Last year, inspired by a photograph of an ancestor in Confederate uniform, I set out to trace the family lineage, expecting it led across the Atlantic to Scotland, like so many other Appalachian surnames. I searched genealogy websites, exchanged emails with other Cumbys, and scoured old graveyards in Georgia and the Carolinas. After months my research hit a dead-end with an ancestor named Stephen Cumby, a Revolutionary War soldier born in North Carolina. It was as if Stephen had deliberately tried to hide his parentage.
Perhaps he had. I finally realized that Stephen had changed the spelling of the family surname, and that the name Cumby was a corruption of the original name of Cumbo. The discovery of this missing link enabled me to trace the family name all the way back across the Atlantic, not to Scotland as expected, but to the most unlikely place of all, the Kingdom of N’Dongo, in what is now Angola. To my great surprise, my original patrilineal ancestor, the one who brought the Cumby name across the Atlantic, had been an African slave.

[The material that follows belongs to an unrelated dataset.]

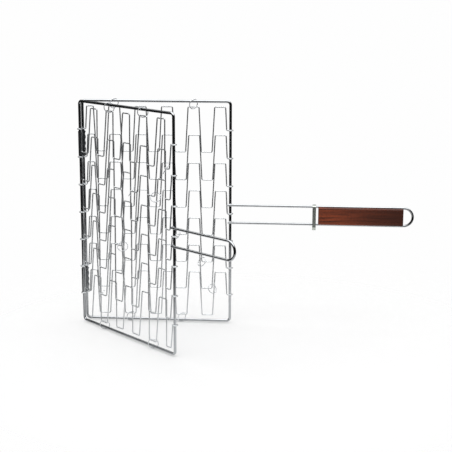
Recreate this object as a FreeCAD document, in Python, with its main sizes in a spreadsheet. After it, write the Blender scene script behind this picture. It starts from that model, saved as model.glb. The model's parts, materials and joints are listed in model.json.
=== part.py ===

His name was Emanuel Cumbo. In the 1600s, Angola was a Portuguese colony and the primary source of slaves for the cane-fields of Brazil, where Emanuel was bound until his slave ship was attacked by a Dutch privateer and rerouted to the new English colony at Jamestown. Slavery was not yet an institution in the British colonies, and he somehow managed to keep his African surname and ultimately earn his freedom. After three hundred years of intermixing with Europeans and Native Americans, his African name was bequeathed to me, a white blue-eyed Southern boy from Tallapoosa, Georgia.
I found myself looking in the mirror, wondering what Emanuel Cumbo had looked like and what he must have endured. I began researching and learning the true horrors of the transatlantic slave trade and the lesser-known horrors of Jamestown, where evidence of cannibalism was recently discovered. When I investigated his homeland of Angola, I located a little village in the north named Kumbo, a potential source of the family name. I wanted to visit the village, to see the place where Emanuel may have lived four hundred years ago. But going to war-torn Angola, home to a million unexploded land mines, wasn’t as simple as visiting an ancestral castle in Scotland.
I contacted one of the very few Angolan tour operators and discovered I wasn’t alone in my journey. The guide told me that another blue-eyed white American named Joe Mozingo had recently hired him to help discover the roots of his own odd-sounding name. I emailed Mozingo, who turned out to be a reporter for the Los Angeles Times, and we shared notes of our remarkably similar tale. Joe’s ancestor, Edward Mozingo, was another African that landed in early Jamestown. It’s likely that Edward and Emanuel were neighbors, and that both had probably married white women during the brief period of time in colonial history when interracial marriage was legal.
Joe has chronicled the journey of the Mozingo family name in a memoir, “The Fiddler on Pantico Run: An African Warrior, His White Descendants, A Search for Family.” As I read about Joe’s discovery of his African ancestry and the humorous and gut-wrenching reactions of his kin, I saw reflected in his story my own family’s struggle to accept the truth of our heritage. Like Joe’s family, some of my relatives simply shook their heads and sprouted a wry off-color joke, while others denied it vehemently and may never speak to me again. Many of us though, Mozingos and Cumbys, now think a little bit differently about who we are.
Names are important, and people should know their roots. To me, Cumby is no longer an oddity, it is the proud name of an African man who had the strength to survive horrors that none of us could ever imagine, who earned his freedom in Jamestown, and who spawned a family that scattered across the New World and that now numbers in the tens of thousands. It includes people that call themselves black, white, even American-Indian. Emanuel Cumbo was one of the very first Americans, and over the past four centuries his family has helped shape the destiny of this country. I’m a living irony—a blue-eyed white Southerner with an African surname and ancestry. But maybe it’s not irony at all, just a simple, obvious truth. As our nation continually endures racial paroxysms, we should all take note of how intertwined the roots of America’s family trees are. Plenty of McDonalds and Spencers and Kennedys have Cumbos and Mozingos hidden in the attic. Maybe it’s time we let them out for some air.